Explain the implications of your results to policy makers who know little about statistics. Make suggestions if you want to.

9.3.3 Hints

Take a look at the helpfile for this data set.
You may want to think about the causal interprettion (2.f) before finding an appropriate model (2.a).
Some key words here: longitudinal data, time-series data, propensity score, matching, instrument variable, and observational study. Not all key words lead to useful resources.
You may use additional data or studies to strengthen your argument in Task 4.

9.4 Project 4: Bank Marketing

9.4.1 Background

A Portuguese retail bank started a telemarketing campaign in 2008, aiming to subscribe new users to a long-term deposit. Information collected during the campaign was recorded in this data set. More information is available on the UCI machine learning repository (link) and the citations therein.

You are a consultant who is hired to study the retail banking market in Portugese. Somehow you come to know such a dataset is publicly available. Naturally, you want to gain some insights of the market from this dataset, before conducting an expensive survey.

9.4.2 Tasks

Acquire the dataset from the UCI machine learning repository (link).
Pick an appropriate data set to study, and justify your decision.
Explore this dataset and generate summary statistics (in forms of tables or plots) that you find crucial for your clients to know.
Build a predictive model for whether a client will sign on to a long-term deposit. You will use logistic regression in this task. Specifically, you will
1. write down a proper logistic regression model,
2. fit the model,
3. evaluate the performance of the fitted model,
4. and conduct model diagnostic and/or sensitivity analysis.
Build another predictive model using a method of your choice, and compare its performance to the logistic regression.
Explain the gap in the performances, if any, to your supervisor, who knows statistics quite well and only believes in data and mathematics.

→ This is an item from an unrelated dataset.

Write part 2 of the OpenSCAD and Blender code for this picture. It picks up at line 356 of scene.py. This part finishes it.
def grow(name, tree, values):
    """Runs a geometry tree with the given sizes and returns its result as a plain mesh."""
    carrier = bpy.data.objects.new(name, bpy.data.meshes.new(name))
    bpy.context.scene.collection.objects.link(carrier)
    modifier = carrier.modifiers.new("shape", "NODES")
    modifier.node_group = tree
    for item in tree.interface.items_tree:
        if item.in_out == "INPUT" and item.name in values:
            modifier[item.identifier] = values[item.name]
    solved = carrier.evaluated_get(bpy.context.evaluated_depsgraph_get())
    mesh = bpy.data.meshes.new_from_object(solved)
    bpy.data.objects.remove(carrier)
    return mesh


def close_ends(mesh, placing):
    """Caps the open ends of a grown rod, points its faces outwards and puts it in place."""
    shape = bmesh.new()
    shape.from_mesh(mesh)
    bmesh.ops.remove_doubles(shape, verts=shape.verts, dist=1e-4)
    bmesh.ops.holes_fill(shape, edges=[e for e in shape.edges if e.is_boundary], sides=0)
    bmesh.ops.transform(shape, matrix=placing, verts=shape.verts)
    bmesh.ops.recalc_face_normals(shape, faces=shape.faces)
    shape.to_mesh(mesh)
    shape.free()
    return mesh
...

In any of these tasks, if a statistical method is employed, you need to clearly state the model and justify your choice.

9.4.3 Hints

Pay close attention to the dataset (Task 3) before building your prediction model.
You may use random forest in Task 5 if you have no other methods in mind.
You need to evaluate performance of each method in a statistically appropriate manner.
You may use methods built in other computing language and display the results in your report. Your code in other language should be made available for reproducibility.